Pick out the lines below that contain the string "from" and copy them all.

════

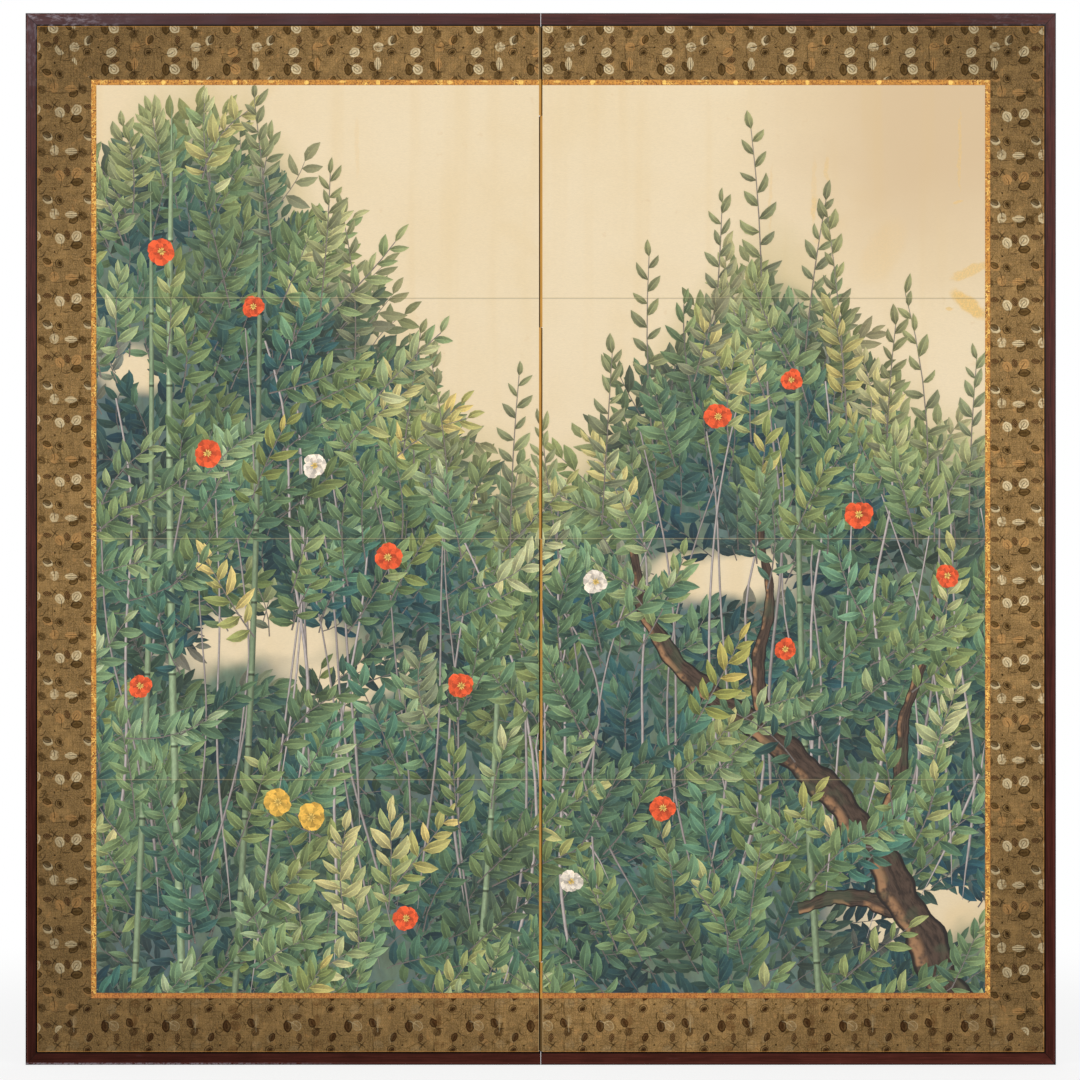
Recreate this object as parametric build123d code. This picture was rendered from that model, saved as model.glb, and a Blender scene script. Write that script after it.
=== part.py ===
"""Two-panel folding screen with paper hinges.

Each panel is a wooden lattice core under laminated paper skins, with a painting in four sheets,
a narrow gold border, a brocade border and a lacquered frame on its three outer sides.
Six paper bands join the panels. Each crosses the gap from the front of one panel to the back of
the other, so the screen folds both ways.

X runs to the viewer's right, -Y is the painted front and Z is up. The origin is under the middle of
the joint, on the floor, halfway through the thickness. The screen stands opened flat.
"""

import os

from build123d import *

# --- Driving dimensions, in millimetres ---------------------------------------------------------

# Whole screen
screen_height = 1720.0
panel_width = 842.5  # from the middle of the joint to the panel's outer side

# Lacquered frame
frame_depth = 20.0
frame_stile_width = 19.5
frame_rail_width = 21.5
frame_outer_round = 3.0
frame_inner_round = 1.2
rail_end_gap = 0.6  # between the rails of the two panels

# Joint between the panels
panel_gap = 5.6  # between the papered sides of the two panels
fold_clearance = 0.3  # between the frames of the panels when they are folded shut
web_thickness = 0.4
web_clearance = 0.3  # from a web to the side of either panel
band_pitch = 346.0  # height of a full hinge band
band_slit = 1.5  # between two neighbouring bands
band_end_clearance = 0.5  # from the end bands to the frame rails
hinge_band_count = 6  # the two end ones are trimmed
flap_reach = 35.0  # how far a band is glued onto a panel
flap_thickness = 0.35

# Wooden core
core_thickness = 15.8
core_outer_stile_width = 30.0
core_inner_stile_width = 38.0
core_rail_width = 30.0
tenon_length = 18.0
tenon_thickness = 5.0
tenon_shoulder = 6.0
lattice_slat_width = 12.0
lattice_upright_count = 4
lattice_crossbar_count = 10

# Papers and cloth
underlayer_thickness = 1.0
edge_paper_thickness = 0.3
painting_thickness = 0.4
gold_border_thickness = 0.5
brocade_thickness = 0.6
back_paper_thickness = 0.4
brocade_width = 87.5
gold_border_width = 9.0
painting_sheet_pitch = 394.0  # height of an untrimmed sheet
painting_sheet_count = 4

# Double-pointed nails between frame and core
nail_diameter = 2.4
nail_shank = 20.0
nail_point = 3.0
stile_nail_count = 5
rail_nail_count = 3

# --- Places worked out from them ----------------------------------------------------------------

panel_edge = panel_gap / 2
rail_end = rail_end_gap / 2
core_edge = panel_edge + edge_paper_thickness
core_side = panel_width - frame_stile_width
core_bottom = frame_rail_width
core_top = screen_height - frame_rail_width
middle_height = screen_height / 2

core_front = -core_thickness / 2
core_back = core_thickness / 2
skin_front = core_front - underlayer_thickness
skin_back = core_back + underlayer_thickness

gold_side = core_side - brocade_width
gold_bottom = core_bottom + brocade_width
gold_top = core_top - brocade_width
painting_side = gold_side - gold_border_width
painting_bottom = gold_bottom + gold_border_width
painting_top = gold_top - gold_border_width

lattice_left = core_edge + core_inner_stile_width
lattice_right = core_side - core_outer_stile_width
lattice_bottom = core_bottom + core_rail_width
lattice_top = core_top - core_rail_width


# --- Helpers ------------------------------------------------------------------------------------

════

Answer to the task —
Recreate this object as parametric build123d code. This picture was rendered from that model, saved as model.glb, and a Blender scene script. Write that script after it.
Six paper bands join the panels. Each crosses the gap from the front of one panel to the back of
from build123d import *
panel_width = 842.5  # from the middle of the joint to the panel's outer side
web_clearance = 0.3  # from a web to the side of either panel
band_end_clearance = 0.5  # from the end bands to the frame rails
# --- Places worked out from them ----------------------------------------------------------------